The display will place the next character it receives through the rs232 into the next spot. I have implemented the CR, LF and back spaces to work as you would think. There is also a special character that will clear the screen and the 'esc' will put the invisible cursor back to the top right position.
The chip I have programmed now does a screen scroll. When you get to spot 40 on line 24 the next character will scroll the whole text screen up one line. Just as most retros do. Because the chip is doing a bunch of data moving it loses video sync for 1/30 second. Not enough to be overly annoying, just slightly annoying. That is why I like the second version which will place the invisible cursor back at spot 1,1. It looks more stable, but the scroll version is what I am using for this project,.

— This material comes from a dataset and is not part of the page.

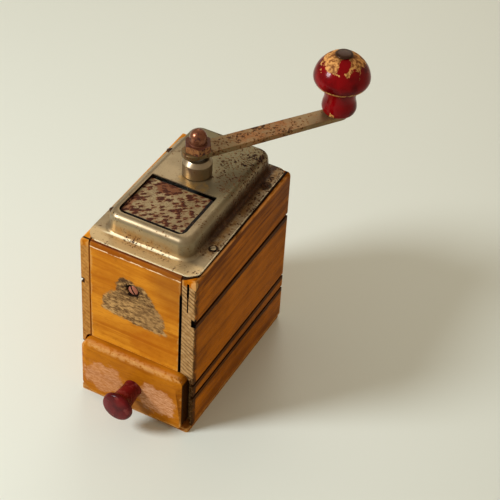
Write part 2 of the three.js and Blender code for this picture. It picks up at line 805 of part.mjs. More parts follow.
function addInnerBurr() {
  const teeth = 14;
  const twist = THREE.MathUtils.degToRad(70);
  const noseDepth = 2.4;
  const skirtDepth = 0.9;
  const bottom = burrSeat + coneLift;
  const skirt = grindRadius - waistNarrowing - ringToothDepth - grindGap;
  const heightShares = [0, 0.2, 0.4, 0.6, 0.8, 1];
  const rings = heightShares.map((share) => {
    const tip = THREE.MathUtils.lerp(skirt, noseRadius, share ** 2);
    const depth = THREE.MathUtils.lerp(skirtDepth, noseDepth, share);
    const z = bottom + share * coneHeight;
    return toothRing({ tip, root: tip - depth, teeth, turn: share * twist, z });
  });
  const bore = post(spindleRadius + shankGap, bottom - overrun, bottom + coneHeight + overrun, plainSides);
  const pinHole = laidAlongX(post(conePinRadius + shankGap, -burrRadius, burrRadius))
    .translate(0, 0, bottom + conePinHeight);
  add(crank, 'inner_burr', cut(lofted(rings), bore, pinHole), castIron);
  const pin = laidAlongX(post(conePinRadius, overrun - skirt, skirt - overrun));
  add(crank, 'cone_pin', pin, brightSteel, [0, 0, bottom + conePinHeight]);
}

// The spindle stands on the thrust pin and ends in a square neck and a thread for the nut
const spindleFoot = burrSeat - overrun;
const squareSide = 6.6;
const nutSeat = armTop + turnGap;
const threadLength = 7;

function addSpindle() {
  const ease = 0.6;
  const shoulder = armUnder - turnGap;
  const shaft = turned([
    [0, spindleFoot],
    [spindleRadius - ease, spindleFoot],
    [spindleRadius, spindleFoot + ease],
    [spindleRadius, shoulder - ease],
    [spindleRadius - ease, shoulder],
    [0, shoulder],
  ]);
  const neckTop = armTop + seatGap;
  const neck = block(-squareSide / 2, squareSide / 2, -squareSide / 2, squareSide / 2,
    shoulder - overrun, neckTop);
  const thread = turned([
    [0, neckTop - overrun],
    [squareSide / 2, neckTop - overrun],
    [squareSide / 2, neckTop],
    [neckRadius, neckTop],
    [neckRadius, nutSeat + threadLength - ease],
    [neckRadius - ease, nutSeat + threadLength],
    [0, nutSeat + threadLength],
  ]);
  const pinHole = laidAlongX(post(conePinRadius + shankGap, -burrRadius, burrRadius))
    .translate(0, 0, burrSeat + coneLift + conePinHeight);
  add(crank, 'spindle', cut(joined(shaft, neck, thread), pinHole), brightSteel);
}

// The crank arm: a flat bar tapering from its hub to the knob
const knobPinRadius = 2.7;

function addArm() {
  const hubReach = 10.4;
  const hubHalf = 6.95;
  const tipHalf = 5.9;
  const ease = 0.5;
  const shape = new THREE.Shape();
  const hubX = hubHalf - hubReach;
  shape.moveTo(hubX, hubHalf);
  shape.absarc(hubX, 0, hubHalf, Math.PI / 2, Math.PI * 3 / 2, false);
  shape.lineTo(crankReach, -tipHalf);
  shape.absarc(crankReach, 0, tipHalf, -Math.PI / 2, Math.PI / 2, false);
  const bar = new THREE.ExtrudeGeometry(shape, {
    depth: armThickness - ease * 2,
    bevelThickness: ease,
    bevelSize: ease,
    bevelOffset: -ease,
    bevelSegments: 2,
    curveSegments: 8,
  }).translate(0, 0, armUnder + ease);
  const half = squareSide / 2 + shankGap;
  const square = block(-half, half, -half, half, armUnder - overrun, armTop + overrun);
  const hole = post(knobPinRadius + shankGap, armUnder - overrun, armTop + overrun, plainSides);
  add(crank, 'crank_arm', cut(bar, square, moved(hole, crankReach, 0, 0)), rustySteel);
}

// A domed nut over the spindle's thread holds the arm down
function addNut() {
  const cornerRadius = 8.7;
  const hexHeight = 4.9;
  const chamfer = 1;
  const domeRadius = 5.4;
  const collarHeight = 3.8;
  const hexTop = nutSeat + hexHeight;
  const domeSteps = 5;
  const hexSides = 6;
  const turn = THREE.MathUtils.degToRad(39);
  const hex = post(cornerRadius, nutSeat, hexTop, hexSides).rotateZ(Math.PI / hexSides);
  const limit = turned([
    [0, nutSeat],
    [cornerRadius - chamfer / 2, nutSeat],
    [cornerRadius + chamfer / 2, nutSeat + chamfer / 2],
    [cornerRadius + chamfer / 2, hexTop - chamfer],
    [cornerRadius - chamfer, hexTop],
    [0, hexTop],
  ]);
  const arc = Array.from({ length: domeSteps + 1 }, (_, i) => {
    const angle = i / domeSteps * Math.PI / 2;
    return [domeRadius * Math.cos(angle), hexTop + collarHeight + domeRadius * Math.sin(angle)];
  });
  const dome = turned([[0, hexTop - chamfer], [domeRadius, hexTop - chamfer], ...arc]);
  const bore = post(neckRadius + shankGap, nutSeat - overrun, nutSeat + threadLength + turnGap, plainSides);
  add(crank, 'acorn_nut', cut(joined(shared(hex, limit), dome), bore), brownedSteel, [0, 0, 0], turn);
}

// The turned crank knob; its profile is shares of the knob's radius and height
const knobShares = [
  [0.485, 0], [0.568, 0.03], [0.618, 0.095], [0.602, 0.167], [0.557, 0.262], [0.568, 0.357],
  [0.613, 0.44], [0.724, 0.49], [0.87, 0.512], [0.958, 0.56], [1, 0.619], [0.98, 0.69],
  [0.891, 0.786], [0.724, 0.881], [0.529, 0.952], [0.31, 1],
];

function addKnob() {
  const bottom = armTop + turnGap;
  const top = bottom + knobHeight;
  const bore = knobPinRadius + shankGap;
  const profile = knobShares.map(([across, up]) => [across * knobRadius, bottom + up * knobHeight]);
  const knob = turned([[bore, bottom], ...profile, [bore, top], [bore, bottom]], wideSides);
  add(crank, 'crank_knob', knob, redPaint, [crankReach, 0, 0]);

  const headRadius = 5.4;
  const headRim = 0.6;
  const headHeight = 1.6;
  const crownRadiusShare = 0.6;
  const crownHeightShare = 0.9;
  const footRadius = 3.8;
  const footHeight = 1;
  const headSeat = top + turnGap;
  const pin = turned([
    [0, armUnder - turnGap - footHeight],
    [footRadius, armUnder - turnGap - footHeight],
    [footRadius, armUnder - turnGap],
    [knobPinRadius, armUnder - turnGap],
    [knobPinRadius, headSeat],
    [headRadius, headSeat],
    [headRadius, headSeat + headRim],
    [headRadius * crownRadiusShare, headSeat + headHeight * crownHeightShare],
    [0, headSeat + headHeight],
  ]);
  add(crank, 'knob_pin', pin, rustySteel, [crankReach, 0, 0]);
}

// A bridge under the shelf carries the thrust pin, and a ribbed wheel sets the grind
const bridgeUnder = shelfHeight - seatGap - bridgeThickness;
const thrustRadius = 3;
const wheelRadius = 11;
const wheelHeight = 3.4;
const liftRange = 0.5;

function addAdjuster() {
  const arcSteps = 8;
  const half = bridgeWidth / 2;
  const bar = raised(shapeOf(boxRing({
    x0: -bridgeEnd, x1: bridgeEnd, y0: -half, y1: half, radii: allCorners(half), steps: arcSteps,
  })), bridgeUnder, bridgeUnder + bridgeThickness);
  const above = bridgeUnder + bridgeThickness + overrun;
  const middle = post(thrustRadius + shankGap, bridgeUnder - overrun, above, plainSides);
  const hole = post(bridgeScrew.shank + shankGap, bridgeUnder - overrun, above);
  const holes = bridgeScrewPlaces.map(([x, y]) => moved(hole, x, y, 0));
  add(mill, 'bridge_bar', cut(bar, middle, ...holes), brightSteel);
  const screw = fastener(bridgeScrew).rotateX(Math.PI);
  bridgeScrewPlaces.forEach(([x, y], i) => {
    add(mill, `bridge_screw_${i + 1}`, screw, brightSteel, [x, y, bridgeUnder - seatGap]);
  });

  const wheelTop = bridgeUnder - liftRange - turnGap;
  const wheelBottom = wheelTop - wheelHeight;
  const ribs = 20;
  const ribDepth = 0.8;
  const cornersPerRib = 4;
  const corners = ribs * cornersPerRib;
  const ribRing = (z) => Array.from({ length: corners }, (_, i) => {
    const angle = i / corners * 2 * Math.PI;
    const onRib = i % cornersPerRib < cornersPerRib / 2;
    const radius = onRib ? wheelRadius : wheelRadius - ribDepth;
    return new THREE.Vector3(radius * Math.cos(angle), radius * Math.sin(angle), z);
  });
  const ribbed = lofted([wheelBottom, wheelTop].map(ribRing));
  const wheelBore = post(thrustRadius + shankGap, wheelBottom - overrun, wheelTop + overrun, plainSides);
  add(mill, 'adjusting_wheel', cut(ribbed, wheelBore), brightSteel);

  const pinTop = spindleFoot - turnGap;
  const ease = 0.5;
  const pin = turned([
    [0, wheelBottom],
    [thrustRadius, wheelBottom],
    [thrustRadius, pinTop - ease],
    [thrustRadius - ease, pinTop],
    [0, pinTop],
  ]);
  add(mill, 'thrust_pin', pin, brightSteel);
}

// The drawer: a thick front block with rounded top corners and shallow bevels, and a plain box
const lipLeftSlot = 0.5;
const lipRightSlot = 2.6;
const lipLeft = caseLeft + leftRebateWall + lipLeftSlot;
const lipRight = caseRight - rightRebateWall - lipRightSlot;
const lipBottom = baseThickness + slideGap + turnGap;
const lipTop = bayHeight - slideGap;
const lipBack = caseFront + rebateDepth - slideGap;
const lipFront = lipBack - lipThickness;
const boxLeft = cavityLeft + slideGap;
const boxRight = cavityRight - slideGap;
const boxBottom = baseThickness + slideGap;
const boxBack = cavityBack - drawerBackGap;

const drawerKnobScrew = {
  shank: 1.5, length: 19, headRadius: 3.4, headHeight: 1.8, slotWidth: 0.8, slotDepth: 0.8,
};
const drawerKnobX = millX + drawerKnobOffset;

function addDrawerFront() {
  const bevelDepth = 1.8;
  const endBevel = 5;
  const topBevel = 3;
  const radii = [6.5, 5.5, 5, 3];
  const outline = { x0: lipLeft, x1: lipRight, y0: lipBottom, y1: lipTop, radii };
  const back = boxRing({ ...outline, z: -lipBack });
  const edge = boxRing({ ...outline, z: -lipFront - bevelDepth });
  const face = edge.map((point) => {
    const up = (point.y - lipBottom) / (lipTop - lipBottom);
    const across = (point.x - lipLeft) / (lipRight - lipLeft);
    const x = point.x + (1 - across) * endBevel - across * up * endBevel;
    return new THREE.Vector3(x, point.y - up * topBevel, -lipFront);
  });
  const hole = facingFront(post(drawerKnobScrew.shank + shankGap, -lipBack - overrun, -lipFront + overrun))
    .translate(drawerKnobX, 0, drawerKnobHeight);
  add(model, 'drawer_front', cut(facingFront(lofted([back, edge, face])), hole), varnishedWood);
}

function addDrawerBox() {
  const floorLift = 0.8;
  const floorThickness = 3;
  const top = boxBottom + drawerHeight;
  const front = lipBack + seatGap;
  const innerLeft = boxLeft + drawerWall;
  const innerRight = boxRight - drawerWall;
  add(model, 'drawer_side_left', block(boxLeft, innerLeft, front, boxBack, boxBottom, top), plainWood);
  add(model, 'drawer_side_right', block(innerRight, boxRight, front, boxBack, boxBottom, top), plainWood);
  const between = [innerLeft + seatGap, innerRight - seatGap];
  const floor = boxBottom + floorLift;
  const floorTop = floor + floorThickness;
  const backFront = boxBack - drawerWall;
  add(model, 'drawer_bottom', block(...between, front, boxBack, floor, floorTop), plainWood);
  add(model, 'drawer_back', block(...between, backFront, boxBack, floorTop + seatGap, top), plainWood);
}

// The drawer's turned knob, its profile in distance from the front block and radius
const drawerKnobRadius = 10.2;
const drawerKnobLength = 21.2;
const drawerKnobShares = [
  [0.598, 0], [0.578, 0.142], [0.618, 0.377], [0.686, 0.613], [0.784, 0.731], [0.941, 0.788],
  [1, 0.816], [1, 0.877], [0.961, 0.925], [0.784, 0.976],
];

function addDrawerKnob() {
  const profile = drawerKnobShares.map(([across, out]) =>
    [across * drawerKnobRadius, out * drawerKnobLength]);
  const knob = turned([[0, 0], ...profile, [0, drawerKnobLength]], plainSides);
  const depth = drawerKnobScrew.length - lipThickness + turnGap;
  const bore = post(drawerKnobScrew.shank + shankGap, -overrun, depth);
  const seat = [drawerKnobX, lipFront - seatGap, drawerKnobHeight];
  add(model, 'drawer_knob', facingFront(cut(knob, bore)), maroonPaint, seat);
  const screw = facingFront(fastener(drawerKnobScrew).rotateX(Math.PI));
  add(model, 'drawer_knob_screw', screw, brightSteel, [drawerKnobX, lipBack + seatGap, drawerKnobHeight]);
}

addBase();
addSideBoard('side_board_left', cavityLeft, caseLeft, leftRebateWall);
addSideBoard('side_board_right', cavityRight, caseRight, rightRebateWall);
addPanels();
addShelf();
addCover();
addLid();
addLidHinge();
addLidSpring();
addHopper();
addBush();
addOuterBurr();
addInnerBurr();
addSpindle();
addArm();
addNut();
addKnob();
addAdjuster();
addDrawerFront();
addDrawerBox();
addDrawerKnob();

export default model;
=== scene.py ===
# %% [markdown]
# An old wooden box coffee grinder, dressed in Blender. The packed model gives every piece its place
# and its size in metres. The pieces whose shape is already right stay and get a material. The ones
# whose curves or worn edges show are modelled again here, on the same sizes, and stand for them.

# %% Load the frame
import json
import math

import bpy
from mathutils import Matrix, Vector


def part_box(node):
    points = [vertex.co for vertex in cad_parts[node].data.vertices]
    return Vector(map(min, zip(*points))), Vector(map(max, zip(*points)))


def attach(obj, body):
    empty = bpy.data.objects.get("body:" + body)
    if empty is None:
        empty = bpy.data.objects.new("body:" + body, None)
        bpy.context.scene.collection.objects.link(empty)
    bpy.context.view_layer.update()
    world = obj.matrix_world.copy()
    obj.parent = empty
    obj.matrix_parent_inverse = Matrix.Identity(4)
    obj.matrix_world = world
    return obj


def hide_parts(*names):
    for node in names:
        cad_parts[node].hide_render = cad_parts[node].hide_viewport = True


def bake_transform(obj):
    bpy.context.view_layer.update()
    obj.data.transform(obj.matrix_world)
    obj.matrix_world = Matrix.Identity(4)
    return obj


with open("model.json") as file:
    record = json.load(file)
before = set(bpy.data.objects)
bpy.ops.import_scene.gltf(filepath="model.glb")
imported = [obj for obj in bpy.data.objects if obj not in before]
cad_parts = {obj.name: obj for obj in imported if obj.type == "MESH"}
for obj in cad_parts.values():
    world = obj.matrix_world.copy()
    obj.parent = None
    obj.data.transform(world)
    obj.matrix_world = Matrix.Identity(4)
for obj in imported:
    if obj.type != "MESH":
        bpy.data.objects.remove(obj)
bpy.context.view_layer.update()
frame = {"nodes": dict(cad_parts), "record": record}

mm = 0.001
nodes = frame["nodes"]


# %% [markdown]
# The photograph looks down on the mill from its right front corner. The three directions below are
# the camera's own right, up and back, found from the box's straight edges, so the render lies over
# the photograph.

# %% Camera
image_width = 500
focal_pixels = 1613.87
camera_place = Vector((0.365889, -0.666022, 0.754187))
camera_right = Vector((0.8805, 0.4717, 0.0470))
camera_up = Vector((-0.3423, 0.5643, 0.7512))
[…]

The video ram is on the chip, so you just need to feed it the characer and it will hold it on the chip. This is the major limitation of the video circuit at the moment. I was thinking of implementing some sort of simple drawing routines, but with the limited ram on the chip, I think I was only able to get 100x80 low res graphics. Microchip is releasing a line of dsPICS that have 16k ram on the chip. With this I should be able to squeeze in a 320x240 graphic screen, but still only black and white.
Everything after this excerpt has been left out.